FDA Must Shift Priorities. By Scott Gottlieb, M.D.
AEI, Tuesday, February 10, 2009
The Food and Drug Administration spent about 10 years to set a standard for how many peanuts needed to be in peanut butter before food companies could call the spread by that name, last amending that "peanut butter rule" in the 1990s.
More recently, a Georgia peanut plant was able to knowingly ship dangerously tainted peanut butter in one of the largest food contamination scares in the nation's history.
How can an agency that spends a decade carefully defining what's meant by the words "peanut butter" allow tons of the stuff to become contaminated with a deadly bacterium and evade detection, even though the foodmaker itself was aware of the dangerous adulteration?
Already, more than 1,550 products--from Little Debbie peanut butter crackers to Wal-Mart bakery peanut butter cookies--have been recalled after eight people died and more than 500 people (half of them children) were sickened. Salmonella had seeped into huge vats of raw peanut butter produced by a single manufacturer, the Peanut Corp. of America, investigators say.
FDA's approach to these two regulatory endeavors--setting the ingredient list for "peanut butter" and ensuring its safety--shows how the agency's priorities are out of proportion.
FDA has an entire office dedicated to debating what claims firms can make on food product labels. For example, when can products with fish oil carry claims that they reduce heart risks, or what defines the "standards of identity" that dictate when crushed tomatoes can be called "ketchup."
These regulatory tasks provide clarity for consumers--and rules of competition for manufacturers. The regulation itself is not without some merit. But what does it matter what percentage of peanuts makes up a spread when you can't even guarantee that it's free from deadly contaminants?
Go where danger lurks
What the FDA needs most of all is a risk-based regulatory mind-set. Resources, and focus, must be apportioned based on a top-down view of where the greatest consumer dangers lurk. That means riskless endeavors, such as defining what constitutes peanut butter, can be handled by private or academic entities working with FDA. There's precedent for this sort of collaboration.
This doesn't mean FDA already has all the resources and tools it needs to do the high-risk stuff--far from it. According to news reports, the actions of the Georgia peanut plant appear so deliberate that it's easy to say no amount of regulation could have prevented that harm. But greater authorities would have tightened the regulatory net around this and other bad actors.
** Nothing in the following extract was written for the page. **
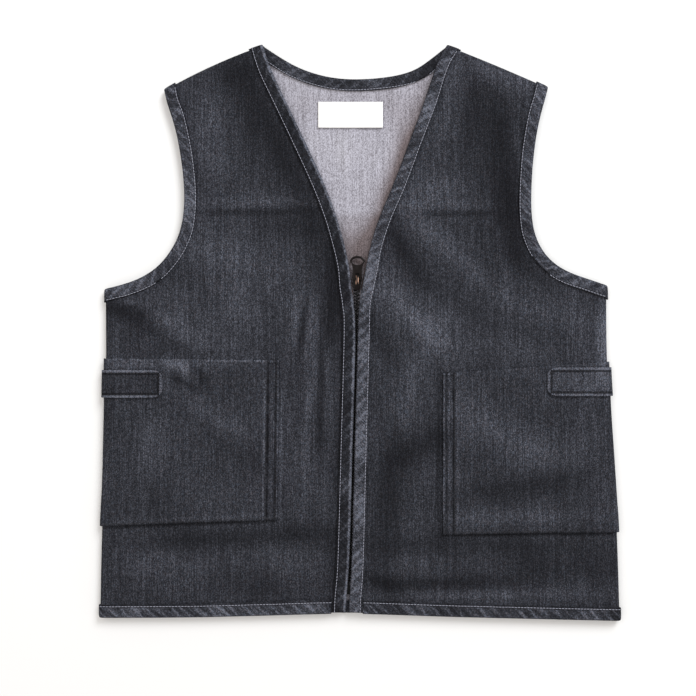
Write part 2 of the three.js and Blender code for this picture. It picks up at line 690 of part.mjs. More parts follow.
const BACK_SHOULDER_STEPS = 3;
function backPanel() {
  const start = backBorder(RIGHT);
  const end = backBorder(LEFT);
  const neck = neckEdge();
  const neckPoints = neck.stations.map((fraction) => insetPoint(neck, fraction));
  const shoulderPoints = (side, from, to) => {
    const places = spread(from.distanceTo(to), BACK_SHOULDER_STEPS, backStops);
    return places.map((place) => seamEnd(side, from.clone().lerp(to, place)));
  };
  const top = shoulderPoints(RIGHT, start.at(-1), seamEnd(RIGHT, neckPoints[0]));
  top.push(...neckPoints.slice(1, -1));
  top.push(...shoulderPoints(LEFT, end.at(-1), seamEnd(LEFT, neckPoints.at(-1))).reverse());
  const topRoute = new Route(top);
  const width = end[0].x - start[0].x;
  const across = topRoute.lengths.map((reach) => width * reach / topRoute.length);
  backStops.forEach((stop, k) => {
    across[k] = stop;
    across[across.length - 1 - k] = width - stop;
  });
  const bottom = across.map((reach) => {
    const x = start[0].x + reach;
    return flat(x, hemY(x) + EDGE_INSET);
  });
  start[0] = bottom[0];
  end[0] = bottom.at(-1);
  add('back', wall(fillPanel(bottom, top, start, end), onBack, -HALF, HALF), WRONG_SIDE);
}

function armholeBindings(side) {
  const edge = armholeEdge(side);
  const widths = [BINDING_WIDTH, BINDING_WIDTH];
  for (const [half, place] of [['front', onFront[side.name]], ['back', onBack]]) {
    add(`${side.name}_armhole_binding_${half}`, binding(edge, place, widths), BINDING_DENIM);
  }
}

function openingBinding(side) {
  const widths = [BINDING_WIDTH + 0.8, BINDING_WIDTH];
  const edge = openingEdge(side);
  add(`${side.name}_front_edge_binding`, binding(edge, onFront[side.name], widths), BINDING_DENIM);
}

function backNeckBinding() {
  const widths = [BINDING_WIDTH - 0.4, BINDING_WIDTH - 0.4];
  add('back_neck_binding', binding(neckEdge(), onBack, widths), BINDING_DENIM);
}

// A stretch of the hem between two places across, from the wearer's right to left
function hemBinding(name, fromX, toX, place, widths, steps, startStops, endStops) {
  const points = [];
  const count = 24;
  for (let i = 0; i <= count; i += 1) {
    const x = THREE.MathUtils.lerp(fromX, toX, i / count);
    points.push(flat(x, hemY(x)));
  }
  const edge = boundEdge(points, (l) => spread(l, steps, startStops, endStops), 1, {});
  add(name, binding(edge, place, widths), BINDING_DENIM);
}

function hemBindings() {
  const y = HEM[0].y;
  const rightEnd = seamPoint(RIGHT, y).x;
  const leftEnd = seamPoint(LEFT, y).x;
  const clear = BINDING_WIDTH + 1 + SEAM_GAP;
  const centre = { right: openingX(RIGHT, y) - clear, left: openingX(LEFT, y) + clear };
  const front = [BINDING_WIDTH, BINDING_WIDTH + 2.2];
  hemBinding('right_hem_binding', rightEnd, centre.right, onFront.right, front, 9, turnStops, [0]);
  const other = [BINDING_WIDTH + 0.6, BINDING_WIDTH + 0.2];
  hemBinding('left_hem_binding', centre.left, leftEnd, onFront.left, other, 9, [0], turnStops);
  const back = [BINDING_WIDTH, BINDING_WIDTH];
  hemBinding('back_hem_binding', rightEnd, leftEnd, onBack, back, 14, turnStops, turnStops);
}

// Pocket: the front's own pattern points between the pocket's lines, moved out by the front's cloth.
// It is thicker along its turned hem, its double-stitched edge and the allowance at its foot.
function pocket(side) {
  const first = 1 + ROW_COUNTS[0];
  const last = first + 1 + ROW_COUNTS[1] + 1;
  const columns = TURN_STEPS + 1 + POCKET_COLUMNS + 1;
  const grid = frontGrids[side.name].slice(first, last + 1).map((row) => row.slice(0, columns + 1));
  const rows = grid.length - 1;
  const inner = HALF + SEAM_GAP;
  const outer = (p, j, i) => {
    const turned = j >= rows - 1 || j <= 1 || i >= columns - 1;
    return inner + CLOTH + (turned ? ALLOWANCE : 0);
  };
  add(`${side.name}_pocket`, wall(grid, onFront[side.name], inner, outer), DENIM);
}

// Tab from the side seam over the pocket, its free end rounded at the corners
function tab(side) {
  const cut = TAB[side.name];
  const rows = 6;
  const middle = (cut.top + cut.bottom) / 2;
  const half = (cut.top - cut.bottom) / 2;
  const grid = [];
  for (let j = 0; j <= rows; j += 1) {
    const y = THREE.MathUtils.lerp(cut.bottom, cut.top, j / rows);
    const intoCorner = Math.max(Math.abs(y - middle) - (half - TAB_CORNER), 0);
    const back = TAB_CORNER - Math.sqrt(Math.max(TAB_CORNER ** 2 - intoCorner ** 2, 0));
    const endX = cut.endX - back * side.inward;
    const outerX = sideX(side, y) - SEAM_OUTSET * side.inward;
    const places = spread(Math.abs(endX - outerX), 4, seamStops);
    grid.push(places.map((u) => flat(THREE.MathUtils.lerp(outerX, endX, u), y)));
  }
  const inner = HALF + 2.5 * SEAM_GAP + CLOTH + ALLOWANCE;
  add(`${side.name}_tab`, wall(grid, onFront[side.name], inner, inner + CLOTH), BINDING_DENIM);
}

function label() {
  const grid = [LABEL.bottom, LABEL.top].map((y) => [LABEL.left, LABEL.right].map((x) => flat(x, y)));
  add('label', wall(grid, onBack, -HALF - SEAM_GAP - CLOTH, -HALF - SEAM_GAP), LABEL_WEAVE);
}

// Middle line of the zip, between the two front edges
const zipX = (y) => (openingX(RIGHT, y) + openingX(LEFT, y)) / 2;

// A flat strip beside the zip's middle line, between two distances from it and two heights
function zipStrip(side, nearAt, far, fromY, toY, bottom, height) {
  const rows = 12;
  const grid = [];
  for (let j = 0; j <= rows; j += 1) {
    const y = THREE.MathUtils.lerp(fromY, toY, j / rows);
    grid.push([nearAt(y), far].map((reach) => flat(zipX(y) - reach * side.inward, y)));
  }
  return wall(grid, (p, off) => new THREE.Vector3(p.x, p.y, off), bottom, bottom + height);
}

// Each half of the zip. The tape stays under the front edge where the edges part above the slider.
function zipHalves(side) {
  const chain = zipStrip(side, () => SEAM_GAP / 2, CHAIN.halfWidth, CHAIN.endY, CHAIN.topY,
    CHAIN.bottom, CHAIN.height);
  add(`${side.name}_zip_chain`, chain, DARK_METAL);
  const besideChain = CHAIN.halfWidth + SEAM_GAP;
  const underEdge = (y) => (openingX(LEFT, y) - openingX(RIGHT, y)) / 2 + TAPE.cover;
  const nearAt = (y) => (y > CHAIN.topY ? Math.max(besideChain, underEdge(y)) : besideChain);
  const tape = zipStrip(side, nearAt, TAPE.reach, TAPE.endY, TAPE.topY, TAPE.bottom, CLOTH);
  add(`${side.name}_zip_tape`, tape, TAPE_WEAVE);
}

function zipBox() {
  const top = CHAIN.endY - SEAM_GAP;
  const grid = [top - BOX_LENGTH, top].map((y) => [-1, 1].map(
    (way) => flat(zipX(y) + way * CHAIN.halfWidth, y)));
  const place = (p, off) => new THREE.Vector3(p.x, p.y, off);
  add('zip_box', wall(grid, place, CHAIN.bottom, CHAIN.bottom + CHAIN.height), DARK_METAL);
}

// Solid that can be cut and joined, from a closed geometry
function body(geometry) {
  geometry.deleteAttribute('normal');
  geometry.deleteAttribute('uv');
  const merged = mergeVertices(geometry, 1e-4);
  return new wasm.Manifold(new wasm.Mesh({
    numProp: 3,
    vertProperties: new Float32Array(merged.attributes.position.array),
    triVerts: new Uint32Array(merged.index.array),
  }));
}

function geometryOf(manifold) {
  const mesh = manifold.getMesh();
  const geometry = new THREE.BufferGeometry();
  geometry.setAttribute('position', new THREE.BufferAttribute(mesh.vertProperties, 3));
  geometry.setIndex(new THREE.BufferAttribute(mesh.triVerts, 1));
  return geometry;
}

// Plate of the slider: wide and round at the nose, narrow at the tail
function sliderPlate(bottom, thickness) {
  const nose = SLIDER.noseWidth / 2;
  const tail = SLIDER.tailWidth / 2;
  const r = SLIDER.cornerRadius;
  const shape = new THREE.Shape();
  shape.moveTo(-tail, SLIDER.tailY);
  shape.lineTo(tail, SLIDER.tailY);
  shape.lineTo(nose, PIVOT.y - 1);
  shape.lineTo(nose, SLIDER.noseY - r);
  shape.absarc(nose - r, SLIDER.noseY - r, r, 0, Math.PI / 2);
  shape.absarc(-nose + r, SLIDER.noseY - r, r, Math.PI / 2, Math.PI);
  shape.lineTo(-nose, PIVOT.y - 1);
  shape.closePath();
  const plate = new THREE.ExtrudeGeometry(shape, { depth: thickness, bevelEnabled: false, curveSegments: 4 });
  plate.translate(SLIDER.centreX, 0, bottom);
  return body(plate);
}

// Bridge that the pull hangs on: an arch along the slider with a flat bar and two feet
function sliderBridge() {
  const top = SLIDER.topPlate + SLIDER.topThickness;
  const rise = PIVOT.z - top + BRIDGE.inside;
  const outside = rise + BRIDGE.bar;
  const inside = BRIDGE.halfSpan - BRIDGE.foot;
  const shape = new THREE.Shape();
  shape.moveTo(-BRIDGE.halfSpan, -HALF);
  shape.lineTo(-inside, -HALF);
  shape.lineTo(-inside, rise);
  shape.lineTo(inside, rise);
  shape.lineTo(inside, -HALF);
  shape.lineTo(BRIDGE.halfSpan, -HALF);
  shape.lineTo(BRIDGE.halfSpan, outside - BRIDGE.bar);
  shape.quadraticCurveTo(BRIDGE.halfSpan, outside, inside, outside);
  shape.lineTo(-inside, outside);
  shape.quadraticCurveTo(-BRIDGE.halfSpan, outside, -BRIDGE.halfSpan, outside - BRIDGE.bar);
  const arch = new THREE.ExtrudeGeometry(shape, { depth: BRIDGE.width, bevelEnabled: false, curveSegments: 4 });
  arch.translate(0, 0, -BRIDGE.width / 2);
  arch.rotateX(Math.PI / 2);
  arch.rotateZ(Math.PI / 2);
  arch.translate(PIVOT.x, PIVOT.y, top);
  return body(arch);
}

function zipSlider() {
  const upper = sliderPlate(SLIDER.topPlate, SLIDER.topThickness);
  const lower = sliderPlate(SLIDER.floor, SLIDER.plate);
  const reach = SLIDER.topPlate + HALF / 2 - SLIDER.floor;
  const post = new THREE.BoxGeometry(POST.width, POST.length, reach);
  post.translate(SLIDER.centreX, SLIDER.noseY - POST.length / 2 - HALF, SLIDER.floor + reach / 2);
  const slider = upper.add(lower).add(body(post)).add(sliderBridge());
  add('zip_slider', geometryOf(slider), DARK_METAL);
}

// Pull tab: a cross bar at the pivot, a slot for the bridge, and a wide end with an oval hole
function zipPull() {
  const bar = PULL.thickness / 2;
  const neck = PULL.neckWidth / 2;
  const ring = PULL.ringWidth / 2;
  const ringMiddle = PULL.length - PULL.ringHeight / 2;
  const shape = new THREE.Shape();
  shape.moveTo(-neck, -bar);
  shape.lineTo(neck, -bar);
  shape.lineTo(neck, PULL.slotEnd);
  shape.quadraticCurveTo(neck, ringMiddle - PULL.ringHeight / 4, ring, ringMiddle);
  shape.absellipse(0, ringMiddle, ring, PULL.ringHeight / 2, 0, Math.PI);
  shape.quadraticCurveTo(-neck, ringMiddle - PULL.ringHeight / 4, -neck, PULL.slotEnd);
  shape.closePath();
  const slot = new THREE.Path();
  slot.moveTo(-PULL.slotWidth / 2, bar);
  slot.lineTo(-PULL.slotWidth / 2, PULL.slotEnd);
  slot.lineTo(PULL.slotWidth / 2, PULL.slotEnd);
  slot.lineTo(PULL.slotWidth / 2, bar);
  slot.closePath();
  const hole = new THREE.Path();
  hole.absellipse(0, ringMiddle, PULL.holeWidth / 2, PULL.holeHeight / 2, 0, 2 * Math.PI, true);
  shape.holes.push(slot, hole);
  const plate = new THREE.ExtrudeGeometry(
    shape, { depth: PULL.thickness, bevelEnabled: false, curveSegments: 12 });
  plate.translate(0, 0, -PULL.thickness / 2);
  const mesh = add('zip_pull', geometryOf(body(plate)), DARK_METAL);
  mesh.rotation.x = THREE.MathUtils.degToRad(PULL.restTilt);
  mesh.position.set(PIVOT.x, PIVOT.y, PIVOT.z);
}

backPanel();
for (const side of [RIGHT, LEFT]) {
  frontPanel(side);
  pocket(side);
  tab(side);
  openingBinding(side);
  armholeBindings(side);
  zipHalves(side);
}
backNeckBinding();
hemBindings();
label();
zipBox();
zipSlider();
zipPull();

// The origin is under the middle of the whole vest
vest.updateMatrixWorld(true);
const middle = new THREE.Box3().setFromObject(vest).getCenter(new THREE.Vector3());
vest.position.set(-middle.x, -middle.y, 0);

export default vest;
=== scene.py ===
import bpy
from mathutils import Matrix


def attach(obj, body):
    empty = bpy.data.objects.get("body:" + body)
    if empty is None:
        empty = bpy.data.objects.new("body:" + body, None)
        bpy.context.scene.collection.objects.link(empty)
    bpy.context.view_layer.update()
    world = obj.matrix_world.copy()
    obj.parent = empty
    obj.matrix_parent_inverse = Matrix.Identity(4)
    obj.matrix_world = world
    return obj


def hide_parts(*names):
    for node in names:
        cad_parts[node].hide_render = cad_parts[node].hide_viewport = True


bl_info = {
    "name": "Denim Vest",
    "version": (1, 0, 0),
    "blender": (4, 5, 0),
    "location": "View3D > Sidebar > Vest",
    "description": "Dresses the solids of a child's denim vest that is laid flat",
    "category": "Object",
}

import math

import bmesh
import bpy
import numpy as np
from bpy.props import FloatProperty, FloatVectorProperty, PointerProperty
from mathutils import Matrix, Vector
from mathutils.bvhtree import BVHTree

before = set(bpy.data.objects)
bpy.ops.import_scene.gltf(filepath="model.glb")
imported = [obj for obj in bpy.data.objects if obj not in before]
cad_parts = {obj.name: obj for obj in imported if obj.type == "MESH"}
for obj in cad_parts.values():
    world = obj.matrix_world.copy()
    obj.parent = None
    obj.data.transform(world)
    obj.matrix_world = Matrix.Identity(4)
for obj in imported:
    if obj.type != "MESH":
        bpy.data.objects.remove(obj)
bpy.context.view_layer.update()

MM = 0.001
# The part's origin, in the millimetres of the tables below
SHIFT = np.array([-0.002, -0.155])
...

More than a year ago, the FDA issued a "Food Protection Plan," asking Congress to give it authority to demand access to records that food producers keep. The plan has gone largely ignored. In the case of something like a peanut butter plant, if the producer manufactures on three lines and one is found to be contaminated, FDA can't demand that the firm divulge results of tests on its other two lines, even though there's a reasonable chance similar problems exist.
Firms with "positive" test results also aren't required to report those to FDA, even for deadly pathogens. They should be. But right now, even if the findings went back to FDA they would be fed into an outdated information system that makes it hard for the agency to sort through the reports. That computer system needs updating so that it flags the highest risk findings.
The lack of information tools also means that FDA can't easily trace the source of contamination. So every time there's a food scare, everything gets recalled even though only a fraction of products are actually contaminated. Industry could help with the creation of a better "trace back" system.
FDA also needs more direct control over food plant inspections. As a piece of political pork, Congress gives a lot of the money for inspections to states, which conduct the assessments (sometimes poorly) on FDA's behalf. The Georgia peanut plant was inspected by state, not FDA, regulators.
Better tests, better tools
Finally, FDA also needs money for developing better scientific tools to isolate contaminants. During the pepper recall last summer, the diagnostic test used by FDA to detect the contaminating bacteria took two weeks to read out a result. The FDA's food center can acquire all these new resources without being split off into a separate food agency, as some in Congress are advocating.
But an equally large part of FDA's problems doesn't relate to inadequate resources per se, but to the disparate and far flung nature of the agency's various functions itself, and the FDA's lack of perspective on how to focus on the most important from among those responsibilities. Regulators aren't marshalling resources in support of the things that matter most to ensuring consumer safety.
Congress exacerbates FDA's strain by foisting on it new responsibilities every time a consumer cause célèbre crops up. Now, many lawmakers want FDA regulation of the entire cigarette industry. Whatever the merits, this new responsibility would divert from more pressing FDA tasks such as, say, ensuring the safety of the nation's blood supply. Nor does a cigarette center fit FDA's historical mission of health protection and promotion.
Longstanding preoccupations, and mission creep, divert too much of FDA's attention from pressing tasks. FDA needs to more tightly focus itself on the areas that pose the biggest risks to consumers.
Scott Gottlieb, M.D., is a resident fellow at AEI.